Lenders used a mixture of intuition, past experience, and a
biased review of past consumer behaviors in order to
minimize the risks inherent to credit lending. Today,
basic
information taken from a credit report can be used to
calculate a fair, accurate credit score.
A credit score allows lenders to mark how a consumer
compares to other like candidates in terms of credit. The
well-known FICO credit score system utilizes a range of
numbers from 300 to 850. Using a checklist of predetermined
variables, a consumer's credit score is used to calculate
into which category of risk they fall. Normally a score
above 720 is considered a good risk, while scores falling
below 600 are considered a poor one.
If you have experienced financial hardships in the past, you
should look into improving your credit score. A higher score
may lead to greater credit limits backed by lower interest
rates, competitive Annual Percentage Rates or more lenient
minimums on your payment schedule. To improve your credit
score, be sure to maintain a clean, accurate credit report.

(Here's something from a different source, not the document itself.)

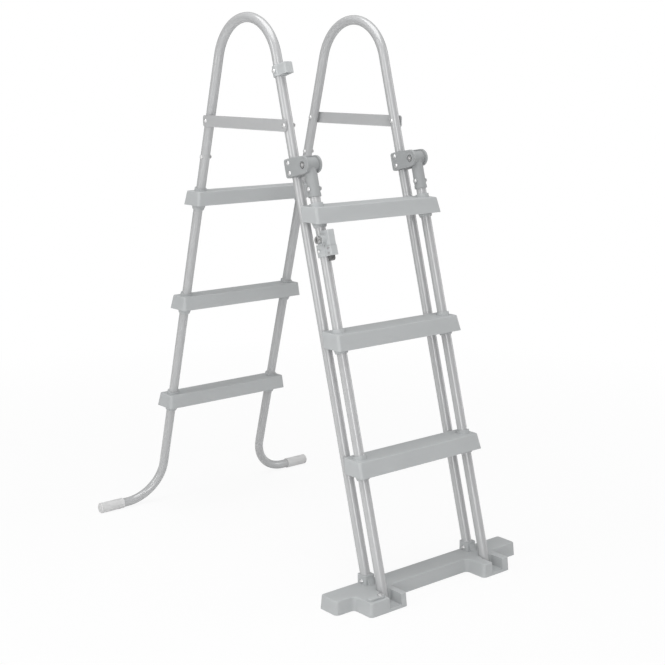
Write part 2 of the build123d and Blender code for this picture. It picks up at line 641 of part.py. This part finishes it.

Make on-time payments, or remove any record of late payments
from your credit report by negotiating with the lender.
Mistakes also appear from time to time on credit reports,
which can be easily disputed if you stay vigilant.
Basic information found on a person's credit report is used
to determine the credit score.
Whenever you apply for
credit, an inquiry can be made into your credit history.
Certain types of inquiries may directly impact your credit
score, and therefore it is critical that your credit report
is checked only when necessary. Consumer disclosure
inquiries, as well as promotional and account review
inquiries, will not adversely affect your credit score.